(Entries with parts and joints)

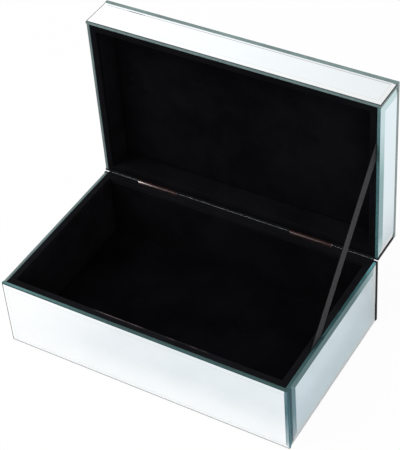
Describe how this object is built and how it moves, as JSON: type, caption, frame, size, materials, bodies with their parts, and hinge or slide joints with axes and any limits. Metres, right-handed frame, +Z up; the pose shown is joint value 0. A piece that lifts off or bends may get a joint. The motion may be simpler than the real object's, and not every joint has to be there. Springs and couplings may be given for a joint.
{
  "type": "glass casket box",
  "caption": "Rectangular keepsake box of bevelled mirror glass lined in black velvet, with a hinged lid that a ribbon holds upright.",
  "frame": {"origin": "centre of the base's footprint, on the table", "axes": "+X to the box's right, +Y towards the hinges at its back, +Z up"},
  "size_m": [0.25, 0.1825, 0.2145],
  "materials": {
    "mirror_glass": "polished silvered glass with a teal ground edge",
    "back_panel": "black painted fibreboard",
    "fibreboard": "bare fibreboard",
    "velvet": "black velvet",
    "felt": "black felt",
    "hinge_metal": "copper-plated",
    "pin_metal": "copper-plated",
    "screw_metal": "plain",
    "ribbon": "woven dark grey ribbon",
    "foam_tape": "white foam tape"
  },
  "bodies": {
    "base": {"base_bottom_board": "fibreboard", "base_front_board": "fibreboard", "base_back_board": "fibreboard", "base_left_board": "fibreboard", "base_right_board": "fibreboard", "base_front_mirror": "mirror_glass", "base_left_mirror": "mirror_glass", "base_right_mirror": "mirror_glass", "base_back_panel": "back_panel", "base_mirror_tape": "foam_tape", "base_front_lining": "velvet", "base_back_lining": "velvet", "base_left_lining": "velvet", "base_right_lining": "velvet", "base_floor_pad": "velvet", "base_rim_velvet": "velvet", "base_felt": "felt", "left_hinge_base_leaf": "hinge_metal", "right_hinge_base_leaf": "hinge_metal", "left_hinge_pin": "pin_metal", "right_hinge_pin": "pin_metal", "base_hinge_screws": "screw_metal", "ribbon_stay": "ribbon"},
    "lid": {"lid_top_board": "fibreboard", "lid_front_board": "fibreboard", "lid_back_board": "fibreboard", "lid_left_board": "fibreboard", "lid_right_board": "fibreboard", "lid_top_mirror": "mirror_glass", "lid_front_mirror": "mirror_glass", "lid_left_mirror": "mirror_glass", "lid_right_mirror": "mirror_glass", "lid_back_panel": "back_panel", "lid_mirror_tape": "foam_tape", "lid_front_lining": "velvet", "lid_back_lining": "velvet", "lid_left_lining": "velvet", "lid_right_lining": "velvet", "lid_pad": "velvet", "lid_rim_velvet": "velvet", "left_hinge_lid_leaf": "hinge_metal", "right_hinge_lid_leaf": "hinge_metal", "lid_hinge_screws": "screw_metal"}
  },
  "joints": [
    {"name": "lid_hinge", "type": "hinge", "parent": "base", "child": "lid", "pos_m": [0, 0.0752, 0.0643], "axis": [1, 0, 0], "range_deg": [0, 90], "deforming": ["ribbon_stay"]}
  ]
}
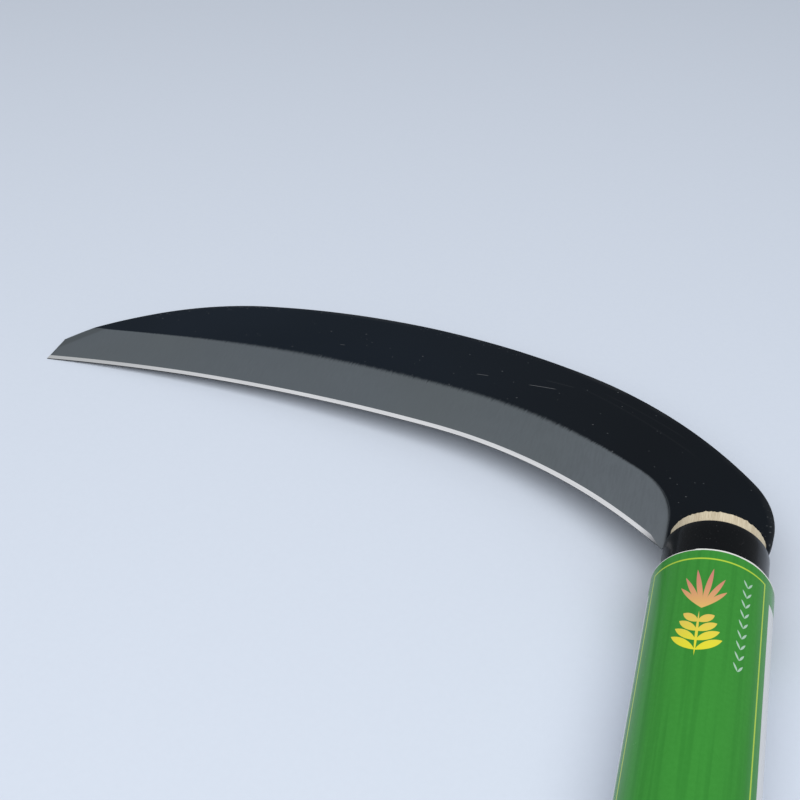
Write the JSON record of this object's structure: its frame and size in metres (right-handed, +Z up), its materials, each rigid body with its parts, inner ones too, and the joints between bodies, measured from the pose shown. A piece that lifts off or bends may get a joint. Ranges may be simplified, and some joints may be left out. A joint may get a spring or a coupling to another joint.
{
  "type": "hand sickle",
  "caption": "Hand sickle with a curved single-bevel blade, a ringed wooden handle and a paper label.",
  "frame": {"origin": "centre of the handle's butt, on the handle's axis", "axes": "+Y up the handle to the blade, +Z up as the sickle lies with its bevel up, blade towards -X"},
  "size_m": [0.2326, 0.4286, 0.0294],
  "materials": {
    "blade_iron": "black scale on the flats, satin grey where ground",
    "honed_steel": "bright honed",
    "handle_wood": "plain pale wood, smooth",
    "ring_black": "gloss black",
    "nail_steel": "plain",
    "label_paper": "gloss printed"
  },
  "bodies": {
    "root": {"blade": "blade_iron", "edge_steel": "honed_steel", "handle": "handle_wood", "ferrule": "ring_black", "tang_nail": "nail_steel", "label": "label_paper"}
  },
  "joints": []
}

▸ **TASK DETAILS**:
Quote all the records. Keep every word exact.

▸ **REPLY**:
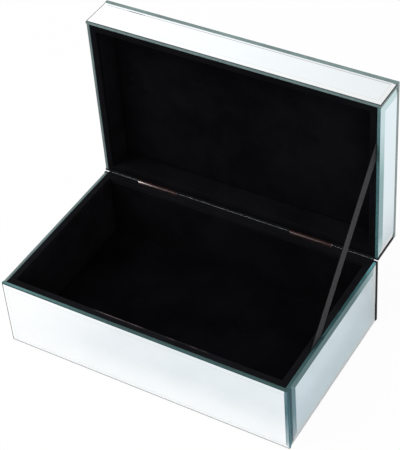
Describe how this object is built and how it moves, as JSON: type, caption, frame, size, materials, bodies with their parts, and hinge or slide joints with axes and any limits. Metres, right-handed frame, +Z up; the pose shown is joint value 0. A piece that lifts off or bends may get a joint. The motion may be simpler than the real object's, and not every joint has to be there. Springs and couplings may be given for a joint.
{
  "type": "glass casket box",
  "caption": "Rectangular keepsake box of bevelled mirror glass lined in black velvet, with a hinged lid that a ribbon holds upright.",
  "frame": {"origin": "centre of the base's footprint, on the table", "axes": "+X to the box's right, +Y towards the hinges at its back, +Z up"},
  "size_m": [0.25, 0.1825, 0.2145],
  "materials": {
    "mirror_glass": "polished silvered glass with a teal ground edge",
    "back_panel": "black painted fibreboard",
    "fibreboard": "bare fibreboard",
    "velvet": "black velvet",
    "felt": "black felt",
    "hinge_metal": "copper-plated",
    "pin_metal": "copper-plated",
    "screw_metal": "plain",
    "ribbon": "woven dark grey ribbon",
    "foam_tape": "white foam tape"
  },
  "bodies": {
    "base": {"base_bottom_board": "fibreboard", "base_front_board": "fibreboard", "base_back_board": "fibreboard", "base_left_board": "fibreboard", "base_right_board": "fibreboard", "base_front_mirror": "mirror_glass", "base_left_mirror": "mirror_glass", "base_right_mirror": "mirror_glass", "base_back_panel": "back_panel", "base_mirror_tape": "foam_tape", "base_front_lining": "velvet", "base_back_lining": "velvet", "base_left_lining": "velvet", "base_right_lining": "velvet", "base_floor_pad": "velvet", "base_rim_velvet": "velvet", "base_felt": "felt", "left_hinge_base_leaf": "hinge_metal", "right_hinge_base_leaf": "hinge_metal", "left_hinge_pin": "pin_metal", "right_hinge_pin": "pin_metal", "base_hinge_screws": "screw_metal", "ribbon_stay": "ribbon"},
    "lid": {"lid_top_board": "fibreboard", "lid_front_board": "fibreboard", "lid_back_board": "fibreboard", "lid_left_board": "fibreboard", "lid_right_board": "fibreboard", "lid_top_mirror": "mirror_glass", "lid_front_mirror": "mirror_glass", "lid_left_mirror": "mirror_glass", "lid_right_mirror": "mirror_glass", "lid_back_panel": "back_panel", "lid_mirror_tape": "foam_tape", "lid_front_lining": "velvet", "lid_back_lining": "velvet", "lid_left_lining": "velvet", "lid_right_lining": "velvet", "lid_pad": "velvet", "lid_rim_velvet": "velvet", "left_hinge_lid_leaf": "hinge_metal", "right_hinge_lid_leaf": "hinge_metal", "lid_hinge_screws": "screw_metal"}
  },
  "joints": [
    {"name": "lid_hinge", "type": "hinge", "parent": "base", "child": "lid", "pos_m": [0, 0.0752, 0.0643], "axis": [1, 0, 0], "range_deg": [0, 90], "deforming": ["ribbon_stay"]}
  ]
}
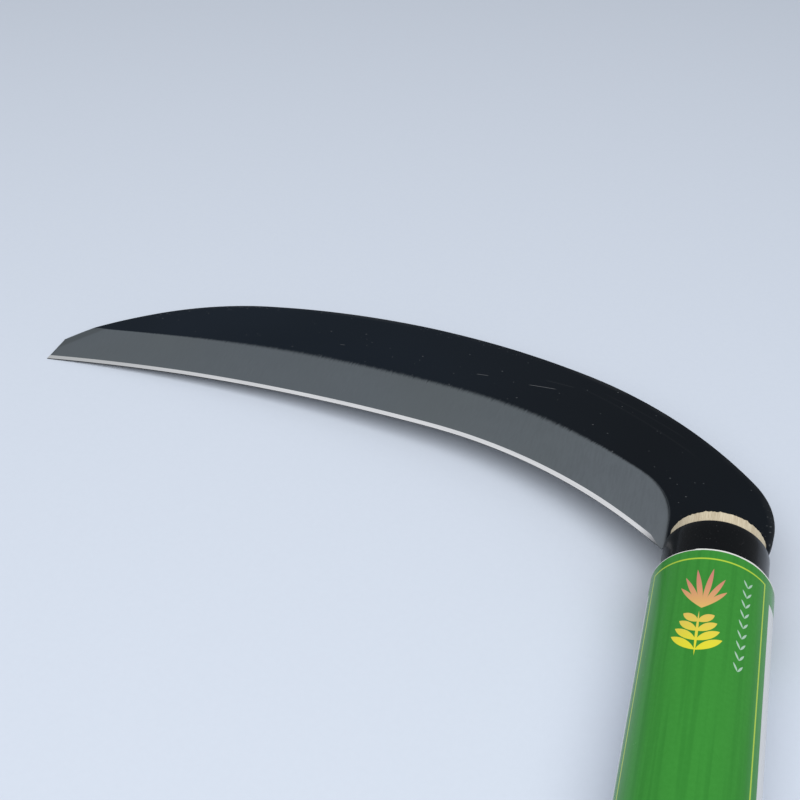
Write the JSON record of this object's structure: its frame and size in metres (right-handed, +Z up), its materials, each rigid body with its parts, inner ones too, and the joints between bodies, measured from the pose shown. A piece that lifts off or bends may get a joint. Ranges may be simplified, and some joints may be left out. A joint may get a spring or a coupling to another joint.
{
  "type": "hand sickle",
  "caption": "Hand sickle with a curved single-bevel blade, a ringed wooden handle and a paper label.",
  "frame": {"origin": "centre of the handle's butt, on the handle's axis", "axes": "+Y up the handle to the blade, +Z up as the sickle lies with its bevel up, blade towards -X"},
  "size_m": [0.2326, 0.4286, 0.0294],
  "materials": {
    "blade_iron": "black scale on the flats, satin grey where ground",
    "honed_steel": "bright honed",
    "handle_wood": "plain pale wood, smooth",
    "ring_black": "gloss black",
    "nail_steel": "plain",
    "label_paper": "gloss printed"
  },
  "bodies": {
    "root": {"blade": "blade_iron", "edge_steel": "honed_steel", "handle": "handle_wood", "ferrule": "ring_black", "tang_nail": "nail_steel", "label": "label_paper"}
  },
  "joints": []
}